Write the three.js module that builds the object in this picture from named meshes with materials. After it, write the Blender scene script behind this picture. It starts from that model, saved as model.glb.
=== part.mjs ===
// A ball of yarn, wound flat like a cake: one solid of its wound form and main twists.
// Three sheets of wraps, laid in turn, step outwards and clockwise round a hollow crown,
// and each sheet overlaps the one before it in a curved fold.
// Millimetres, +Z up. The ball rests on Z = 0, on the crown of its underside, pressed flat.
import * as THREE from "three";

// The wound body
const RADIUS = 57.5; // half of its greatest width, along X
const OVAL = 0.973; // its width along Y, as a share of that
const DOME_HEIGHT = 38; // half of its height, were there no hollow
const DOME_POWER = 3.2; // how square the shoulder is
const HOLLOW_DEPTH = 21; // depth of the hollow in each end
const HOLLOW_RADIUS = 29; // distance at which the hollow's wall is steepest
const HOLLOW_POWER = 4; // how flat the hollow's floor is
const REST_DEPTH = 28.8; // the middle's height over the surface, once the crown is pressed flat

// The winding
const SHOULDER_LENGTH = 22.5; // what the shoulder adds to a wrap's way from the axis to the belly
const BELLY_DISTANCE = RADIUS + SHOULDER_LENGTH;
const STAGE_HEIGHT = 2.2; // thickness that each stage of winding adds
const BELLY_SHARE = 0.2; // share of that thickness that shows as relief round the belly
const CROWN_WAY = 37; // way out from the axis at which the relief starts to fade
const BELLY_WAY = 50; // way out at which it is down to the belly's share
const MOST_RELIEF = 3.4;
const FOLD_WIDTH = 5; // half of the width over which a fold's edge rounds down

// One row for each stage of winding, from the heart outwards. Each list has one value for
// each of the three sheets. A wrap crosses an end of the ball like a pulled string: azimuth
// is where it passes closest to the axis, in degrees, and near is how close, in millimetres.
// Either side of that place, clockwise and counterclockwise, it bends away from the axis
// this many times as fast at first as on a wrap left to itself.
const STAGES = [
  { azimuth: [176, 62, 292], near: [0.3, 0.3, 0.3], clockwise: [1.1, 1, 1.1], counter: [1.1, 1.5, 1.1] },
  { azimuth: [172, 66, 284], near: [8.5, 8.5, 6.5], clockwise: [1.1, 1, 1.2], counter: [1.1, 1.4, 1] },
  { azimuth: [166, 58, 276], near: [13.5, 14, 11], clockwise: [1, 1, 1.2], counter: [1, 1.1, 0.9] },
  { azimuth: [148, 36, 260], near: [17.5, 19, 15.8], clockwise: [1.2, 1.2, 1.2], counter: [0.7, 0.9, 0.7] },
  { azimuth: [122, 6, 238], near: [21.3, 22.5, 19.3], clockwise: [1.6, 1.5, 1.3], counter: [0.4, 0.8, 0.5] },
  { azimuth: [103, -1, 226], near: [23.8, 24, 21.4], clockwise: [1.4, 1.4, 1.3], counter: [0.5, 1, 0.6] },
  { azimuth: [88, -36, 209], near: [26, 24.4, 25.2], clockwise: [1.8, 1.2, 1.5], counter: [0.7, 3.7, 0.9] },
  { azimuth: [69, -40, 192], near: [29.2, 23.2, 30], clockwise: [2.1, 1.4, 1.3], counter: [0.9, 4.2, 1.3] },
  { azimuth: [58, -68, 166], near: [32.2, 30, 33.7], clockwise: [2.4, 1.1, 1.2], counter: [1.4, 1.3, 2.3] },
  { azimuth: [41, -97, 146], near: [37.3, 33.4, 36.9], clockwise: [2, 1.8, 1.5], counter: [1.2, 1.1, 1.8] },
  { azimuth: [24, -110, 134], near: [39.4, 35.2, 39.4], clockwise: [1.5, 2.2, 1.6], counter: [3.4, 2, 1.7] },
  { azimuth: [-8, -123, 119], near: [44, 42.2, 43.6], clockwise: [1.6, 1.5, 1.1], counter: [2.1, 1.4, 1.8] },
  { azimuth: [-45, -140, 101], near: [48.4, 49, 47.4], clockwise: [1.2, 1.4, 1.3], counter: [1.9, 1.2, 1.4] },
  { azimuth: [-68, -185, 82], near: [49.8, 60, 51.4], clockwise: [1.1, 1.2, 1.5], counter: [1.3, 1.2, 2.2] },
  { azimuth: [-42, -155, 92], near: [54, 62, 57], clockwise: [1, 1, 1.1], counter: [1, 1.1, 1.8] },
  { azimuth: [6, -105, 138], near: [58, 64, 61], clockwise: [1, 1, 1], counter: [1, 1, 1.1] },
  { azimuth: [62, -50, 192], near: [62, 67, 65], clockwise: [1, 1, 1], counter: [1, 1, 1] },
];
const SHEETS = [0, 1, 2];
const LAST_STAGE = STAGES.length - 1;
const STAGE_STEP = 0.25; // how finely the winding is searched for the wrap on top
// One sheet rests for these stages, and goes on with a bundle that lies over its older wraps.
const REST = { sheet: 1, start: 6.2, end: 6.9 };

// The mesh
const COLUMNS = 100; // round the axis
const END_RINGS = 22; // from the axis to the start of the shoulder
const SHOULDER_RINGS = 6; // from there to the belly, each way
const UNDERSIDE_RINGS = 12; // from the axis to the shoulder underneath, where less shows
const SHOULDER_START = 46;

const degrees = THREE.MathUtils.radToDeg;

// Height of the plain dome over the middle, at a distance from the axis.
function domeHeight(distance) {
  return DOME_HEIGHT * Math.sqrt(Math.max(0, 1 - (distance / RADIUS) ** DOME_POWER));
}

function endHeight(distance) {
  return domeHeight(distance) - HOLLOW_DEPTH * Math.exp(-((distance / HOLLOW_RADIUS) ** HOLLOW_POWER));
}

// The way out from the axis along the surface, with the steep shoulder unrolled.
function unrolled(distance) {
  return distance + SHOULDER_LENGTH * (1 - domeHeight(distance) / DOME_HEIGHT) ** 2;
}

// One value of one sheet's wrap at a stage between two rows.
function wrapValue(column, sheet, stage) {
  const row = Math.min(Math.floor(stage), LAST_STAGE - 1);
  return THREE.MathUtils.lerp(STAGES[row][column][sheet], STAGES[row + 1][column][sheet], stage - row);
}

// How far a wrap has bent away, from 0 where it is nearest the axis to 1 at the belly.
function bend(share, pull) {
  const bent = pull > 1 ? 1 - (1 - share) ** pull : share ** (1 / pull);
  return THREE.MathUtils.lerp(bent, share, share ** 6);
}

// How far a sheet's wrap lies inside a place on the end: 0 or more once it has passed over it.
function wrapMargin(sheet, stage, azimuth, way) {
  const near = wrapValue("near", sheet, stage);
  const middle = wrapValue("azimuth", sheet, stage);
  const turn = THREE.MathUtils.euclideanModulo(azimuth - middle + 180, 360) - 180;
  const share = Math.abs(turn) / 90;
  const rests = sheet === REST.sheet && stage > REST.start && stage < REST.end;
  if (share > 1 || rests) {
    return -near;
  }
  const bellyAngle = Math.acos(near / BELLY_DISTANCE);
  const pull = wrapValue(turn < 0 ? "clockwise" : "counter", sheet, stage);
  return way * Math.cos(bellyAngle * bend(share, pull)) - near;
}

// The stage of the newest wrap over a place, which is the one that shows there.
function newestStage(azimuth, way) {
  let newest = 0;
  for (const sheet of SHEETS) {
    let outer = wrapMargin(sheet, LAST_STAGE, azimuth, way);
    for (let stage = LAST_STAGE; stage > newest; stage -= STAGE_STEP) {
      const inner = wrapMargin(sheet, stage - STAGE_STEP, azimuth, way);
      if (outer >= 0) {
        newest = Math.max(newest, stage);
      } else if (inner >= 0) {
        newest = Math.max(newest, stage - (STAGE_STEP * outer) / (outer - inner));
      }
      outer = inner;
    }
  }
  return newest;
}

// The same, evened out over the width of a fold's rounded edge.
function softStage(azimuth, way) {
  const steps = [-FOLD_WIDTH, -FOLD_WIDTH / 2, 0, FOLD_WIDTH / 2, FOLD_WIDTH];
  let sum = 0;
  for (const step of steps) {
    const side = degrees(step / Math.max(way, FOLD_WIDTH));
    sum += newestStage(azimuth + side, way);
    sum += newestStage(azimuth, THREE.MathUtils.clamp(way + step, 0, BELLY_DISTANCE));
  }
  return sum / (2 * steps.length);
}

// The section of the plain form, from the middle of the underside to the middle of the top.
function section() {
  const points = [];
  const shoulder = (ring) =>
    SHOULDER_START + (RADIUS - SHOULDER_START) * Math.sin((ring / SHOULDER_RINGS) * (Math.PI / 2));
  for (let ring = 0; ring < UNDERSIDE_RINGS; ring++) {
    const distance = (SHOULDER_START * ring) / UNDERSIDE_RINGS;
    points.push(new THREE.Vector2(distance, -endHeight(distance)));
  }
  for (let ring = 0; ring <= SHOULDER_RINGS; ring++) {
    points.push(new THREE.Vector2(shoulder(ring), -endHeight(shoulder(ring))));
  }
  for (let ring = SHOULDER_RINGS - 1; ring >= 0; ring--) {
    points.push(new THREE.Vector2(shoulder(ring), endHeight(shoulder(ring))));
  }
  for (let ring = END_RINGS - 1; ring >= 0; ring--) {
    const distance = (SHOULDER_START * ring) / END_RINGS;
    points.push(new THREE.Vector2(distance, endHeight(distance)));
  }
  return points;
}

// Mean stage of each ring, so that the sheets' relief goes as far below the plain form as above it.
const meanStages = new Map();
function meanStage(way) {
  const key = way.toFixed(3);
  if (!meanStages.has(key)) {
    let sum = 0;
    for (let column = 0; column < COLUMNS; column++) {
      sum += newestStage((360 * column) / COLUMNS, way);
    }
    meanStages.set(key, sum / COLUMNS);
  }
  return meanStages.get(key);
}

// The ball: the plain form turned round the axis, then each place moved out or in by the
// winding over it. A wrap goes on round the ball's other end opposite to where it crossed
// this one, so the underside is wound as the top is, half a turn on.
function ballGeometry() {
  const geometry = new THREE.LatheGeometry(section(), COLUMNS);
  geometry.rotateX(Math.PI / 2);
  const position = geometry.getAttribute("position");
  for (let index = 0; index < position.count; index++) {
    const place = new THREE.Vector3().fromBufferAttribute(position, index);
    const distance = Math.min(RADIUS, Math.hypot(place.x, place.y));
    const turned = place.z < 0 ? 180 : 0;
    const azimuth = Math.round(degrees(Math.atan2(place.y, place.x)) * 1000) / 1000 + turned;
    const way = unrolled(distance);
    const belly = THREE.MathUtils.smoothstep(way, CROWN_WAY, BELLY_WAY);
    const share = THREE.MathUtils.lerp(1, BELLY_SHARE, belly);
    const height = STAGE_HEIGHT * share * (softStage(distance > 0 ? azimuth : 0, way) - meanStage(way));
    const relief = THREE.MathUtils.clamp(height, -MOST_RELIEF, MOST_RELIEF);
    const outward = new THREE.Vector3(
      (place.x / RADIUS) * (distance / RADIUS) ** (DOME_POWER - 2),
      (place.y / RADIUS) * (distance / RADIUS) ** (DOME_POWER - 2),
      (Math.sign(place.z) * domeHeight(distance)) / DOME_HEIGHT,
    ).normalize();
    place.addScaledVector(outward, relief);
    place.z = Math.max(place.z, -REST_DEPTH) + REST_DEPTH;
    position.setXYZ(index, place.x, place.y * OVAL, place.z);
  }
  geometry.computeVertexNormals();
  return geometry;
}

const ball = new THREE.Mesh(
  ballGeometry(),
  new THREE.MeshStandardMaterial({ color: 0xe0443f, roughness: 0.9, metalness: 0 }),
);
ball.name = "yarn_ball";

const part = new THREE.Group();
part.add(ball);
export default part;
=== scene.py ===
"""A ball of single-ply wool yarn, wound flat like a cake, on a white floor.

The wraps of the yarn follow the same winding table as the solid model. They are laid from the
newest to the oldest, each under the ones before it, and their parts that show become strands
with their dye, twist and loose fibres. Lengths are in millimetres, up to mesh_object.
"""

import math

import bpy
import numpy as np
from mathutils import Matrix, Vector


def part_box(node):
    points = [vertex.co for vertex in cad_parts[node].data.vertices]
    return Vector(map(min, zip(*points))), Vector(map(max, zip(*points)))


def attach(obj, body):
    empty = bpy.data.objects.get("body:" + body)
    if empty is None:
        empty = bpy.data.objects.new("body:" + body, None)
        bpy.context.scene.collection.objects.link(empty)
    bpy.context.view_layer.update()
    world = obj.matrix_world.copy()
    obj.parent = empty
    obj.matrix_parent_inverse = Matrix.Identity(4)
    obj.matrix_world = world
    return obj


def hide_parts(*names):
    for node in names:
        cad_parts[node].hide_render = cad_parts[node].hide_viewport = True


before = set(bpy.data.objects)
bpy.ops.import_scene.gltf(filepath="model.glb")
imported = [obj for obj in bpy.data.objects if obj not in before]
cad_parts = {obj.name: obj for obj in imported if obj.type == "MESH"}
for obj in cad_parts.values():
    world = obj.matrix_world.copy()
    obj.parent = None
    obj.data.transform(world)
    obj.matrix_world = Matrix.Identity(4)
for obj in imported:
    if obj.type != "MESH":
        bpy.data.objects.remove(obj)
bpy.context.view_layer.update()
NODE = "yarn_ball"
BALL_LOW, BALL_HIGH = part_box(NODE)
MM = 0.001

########

> [TASK DETAILS]
Find the line containing "obj.parent = empty", then output it and every line after it to the end of the data, exactly.

> [FULL SOLUTION]
    obj.parent = empty
    obj.matrix_parent_inverse = Matrix.Identity(4)
    obj.matrix_world = world
    return obj


def hide_parts(*names):
    for node in names:
        cad_parts[node].hide_render = cad_parts[node].hide_viewport = True


before = set(bpy.data.objects)
bpy.ops.import_scene.gltf(filepath="model.glb")
imported = [obj for obj in bpy.data.objects if obj not in before]
cad_parts = {obj.name: obj for obj in imported if obj.type == "MESH"}
for obj in cad_parts.values():
    world = obj.matrix_world.copy()
    obj.parent = None
    obj.data.transform(world)
    obj.matrix_world = Matrix.Identity(4)
for obj in imported:
    if obj.type != "MESH":
        bpy.data.objects.remove(obj)
bpy.context.view_layer.update()
NODE = "yarn_ball"
BALL_LOW, BALL_HIGH = part_box(NODE)
MM = 0.001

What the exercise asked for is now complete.